REQUIRED WORK
Print out the material that follows word for word.

RECORDED DATA
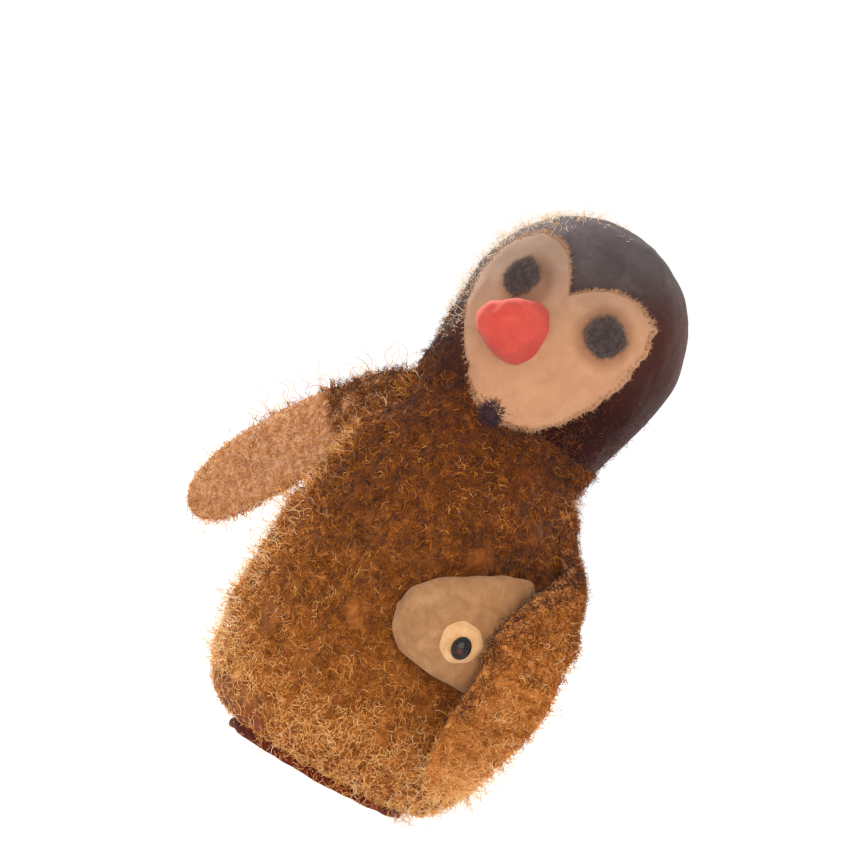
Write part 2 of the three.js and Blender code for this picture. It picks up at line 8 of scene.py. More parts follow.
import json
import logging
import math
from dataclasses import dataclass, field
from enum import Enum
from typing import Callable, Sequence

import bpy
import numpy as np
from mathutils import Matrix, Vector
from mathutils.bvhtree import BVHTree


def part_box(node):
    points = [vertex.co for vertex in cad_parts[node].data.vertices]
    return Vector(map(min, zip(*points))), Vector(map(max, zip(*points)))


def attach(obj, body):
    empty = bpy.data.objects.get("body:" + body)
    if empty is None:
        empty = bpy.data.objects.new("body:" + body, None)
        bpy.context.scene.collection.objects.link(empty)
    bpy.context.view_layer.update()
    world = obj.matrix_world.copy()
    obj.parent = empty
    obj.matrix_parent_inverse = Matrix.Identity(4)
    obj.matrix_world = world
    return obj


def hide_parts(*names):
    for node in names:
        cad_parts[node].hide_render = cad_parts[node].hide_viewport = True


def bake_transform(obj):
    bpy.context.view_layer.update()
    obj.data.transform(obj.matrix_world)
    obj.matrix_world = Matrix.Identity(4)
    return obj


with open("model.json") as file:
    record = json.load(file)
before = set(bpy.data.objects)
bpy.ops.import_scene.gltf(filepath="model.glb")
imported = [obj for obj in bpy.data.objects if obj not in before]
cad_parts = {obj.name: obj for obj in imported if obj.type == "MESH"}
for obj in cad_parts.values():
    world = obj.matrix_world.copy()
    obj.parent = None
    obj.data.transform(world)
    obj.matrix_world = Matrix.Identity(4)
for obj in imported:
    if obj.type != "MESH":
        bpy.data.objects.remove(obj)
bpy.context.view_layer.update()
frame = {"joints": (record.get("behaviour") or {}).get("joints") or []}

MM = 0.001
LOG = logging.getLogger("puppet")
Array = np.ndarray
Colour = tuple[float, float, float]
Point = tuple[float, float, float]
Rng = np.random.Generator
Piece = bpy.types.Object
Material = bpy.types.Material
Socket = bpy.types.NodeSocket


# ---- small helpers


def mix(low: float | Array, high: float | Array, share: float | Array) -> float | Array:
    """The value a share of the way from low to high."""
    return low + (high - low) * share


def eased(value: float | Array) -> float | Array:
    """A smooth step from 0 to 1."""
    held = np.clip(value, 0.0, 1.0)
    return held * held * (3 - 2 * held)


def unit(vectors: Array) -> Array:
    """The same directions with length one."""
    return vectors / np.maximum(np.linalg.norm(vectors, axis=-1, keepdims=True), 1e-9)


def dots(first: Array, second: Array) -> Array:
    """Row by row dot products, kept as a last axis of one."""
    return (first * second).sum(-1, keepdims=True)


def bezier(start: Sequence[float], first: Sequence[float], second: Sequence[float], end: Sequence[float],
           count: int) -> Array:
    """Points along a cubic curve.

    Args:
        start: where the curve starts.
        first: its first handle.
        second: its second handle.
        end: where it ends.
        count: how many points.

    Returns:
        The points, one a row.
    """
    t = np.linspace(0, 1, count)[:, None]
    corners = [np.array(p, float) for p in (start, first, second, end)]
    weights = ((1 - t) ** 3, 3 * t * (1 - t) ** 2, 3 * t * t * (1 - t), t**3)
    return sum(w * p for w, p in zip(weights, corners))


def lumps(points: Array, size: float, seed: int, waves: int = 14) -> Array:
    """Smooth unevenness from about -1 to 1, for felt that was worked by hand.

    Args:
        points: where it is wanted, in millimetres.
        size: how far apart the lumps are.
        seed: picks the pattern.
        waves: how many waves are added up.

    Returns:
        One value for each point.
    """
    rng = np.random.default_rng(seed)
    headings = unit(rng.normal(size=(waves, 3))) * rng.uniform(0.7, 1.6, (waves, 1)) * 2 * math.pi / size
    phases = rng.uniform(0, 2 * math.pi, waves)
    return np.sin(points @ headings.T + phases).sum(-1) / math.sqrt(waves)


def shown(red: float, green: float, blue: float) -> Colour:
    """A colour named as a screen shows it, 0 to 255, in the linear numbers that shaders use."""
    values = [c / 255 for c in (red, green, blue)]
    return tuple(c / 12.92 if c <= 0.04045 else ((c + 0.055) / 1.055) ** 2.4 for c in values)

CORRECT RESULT
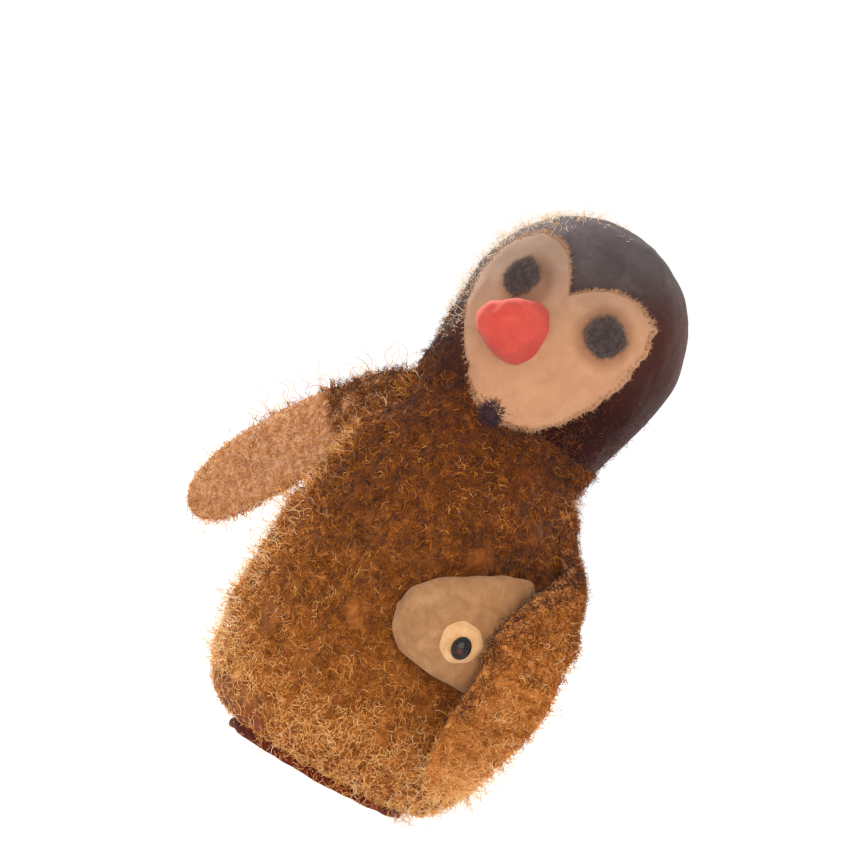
Write part 2 of the three.js and Blender code for this picture. It picks up at line 8 of scene.py. More parts follow.
import json
import logging
import math
from dataclasses import dataclass, field
from enum import Enum
from typing import Callable, Sequence

import bpy
import numpy as np
from mathutils import Matrix, Vector
from mathutils.bvhtree import BVHTree


def part_box(node):
    points = [vertex.co for vertex in cad_parts[node].data.vertices]
    return Vector(map(min, zip(*points))), Vector(map(max, zip(*points)))


def attach(obj, body):
    empty = bpy.data.objects.get("body:" + body)
    if empty is None:
        empty = bpy.data.objects.new("body:" + body, None)
        bpy.context.scene.collection.objects.link(empty)
    bpy.context.view_layer.update()
    world = obj.matrix_world.copy()
    obj.parent = empty
    obj.matrix_parent_inverse = Matrix.Identity(4)
    obj.matrix_world = world
    return obj


def hide_parts(*names):
    for node in names:
        cad_parts[node].hide_render = cad_parts[node].hide_viewport = True


def bake_transform(obj):
    bpy.context.view_layer.update()
    obj.data.transform(obj.matrix_world)
    obj.matrix_world = Matrix.Identity(4)
    return obj


with open("model.json") as file:
    record = json.load(file)
before = set(bpy.data.objects)
bpy.ops.import_scene.gltf(filepath="model.glb")
imported = [obj for obj in bpy.data.objects if obj not in before]
cad_parts = {obj.name: obj for obj in imported if obj.type == "MESH"}
for obj in cad_parts.values():
    world = obj.matrix_world.copy()
    obj.parent = None
    obj.data.transform(world)
    obj.matrix_world = Matrix.Identity(4)
for obj in imported:
    if obj.type != "MESH":
        bpy.data.objects.remove(obj)
bpy.context.view_layer.update()
frame = {"joints": (record.get("behaviour") or {}).get("joints") or []}

MM = 0.001
LOG = logging.getLogger("puppet")
Array = np.ndarray
Colour = tuple[float, float, float]
Point = tuple[float, float, float]
Rng = np.random.Generator
Piece = bpy.types.Object
Material = bpy.types.Material
Socket = bpy.types.NodeSocket


# ---- small helpers


def mix(low: float | Array, high: float | Array, share: float | Array) -> float | Array:
    """The value a share of the way from low to high."""
    return low + (high - low) * share


def eased(value: float | Array) -> float | Array:
    """A smooth step from 0 to 1."""
    held = np.clip(value, 0.0, 1.0)
    return held * held * (3 - 2 * held)


def unit(vectors: Array) -> Array:
    """The same directions with length one."""
    return vectors / np.maximum(np.linalg.norm(vectors, axis=-1, keepdims=True), 1e-9)


def dots(first: Array, second: Array) -> Array:
    """Row by row dot products, kept as a last axis of one."""
    return (first * second).sum(-1, keepdims=True)


def bezier(start: Sequence[float], first: Sequence[float], second: Sequence[float], end: Sequence[float],
           count: int) -> Array:
    """Points along a cubic curve.

    Args:
        start: where the curve starts.
        first: its first handle.
        second: its second handle.
        end: where it ends.
        count: how many points.

    Returns:
        The points, one a row.
    """
    t = np.linspace(0, 1, count)[:, None]
    corners = [np.array(p, float) for p in (start, first, second, end)]
    weights = ((1 - t) ** 3, 3 * t * (1 - t) ** 2, 3 * t * t * (1 - t), t**3)
    return sum(w * p for w, p in zip(weights, corners))


def lumps(points: Array, size: float, seed: int, waves: int = 14) -> Array:
    """Smooth unevenness from about -1 to 1, for felt that was worked by hand.

    Args:
        points: where it is wanted, in millimetres.
        size: how far apart the lumps are.
        seed: picks the pattern.
        waves: how many waves are added up.

    Returns:
        One value for each point.
    """
    rng = np.random.default_rng(seed)
    headings = unit(rng.normal(size=(waves, 3))) * rng.uniform(0.7, 1.6, (waves, 1)) * 2 * math.pi / size
    phases = rng.uniform(0, 2 * math.pi, waves)
    return np.sin(points @ headings.T + phases).sum(-1) / math.sqrt(waves)


def shown(red: float, green: float, blue: float) -> Colour:
    """A colour named as a screen shows it, 0 to 255, in the linear numbers that shaders use."""
    values = [c / 255 for c in (red, green, blue)]
    return tuple(c / 12.92 if c <= 0.04045 else ((c + 0.055) / 1.055) ** 2.4 for c in values)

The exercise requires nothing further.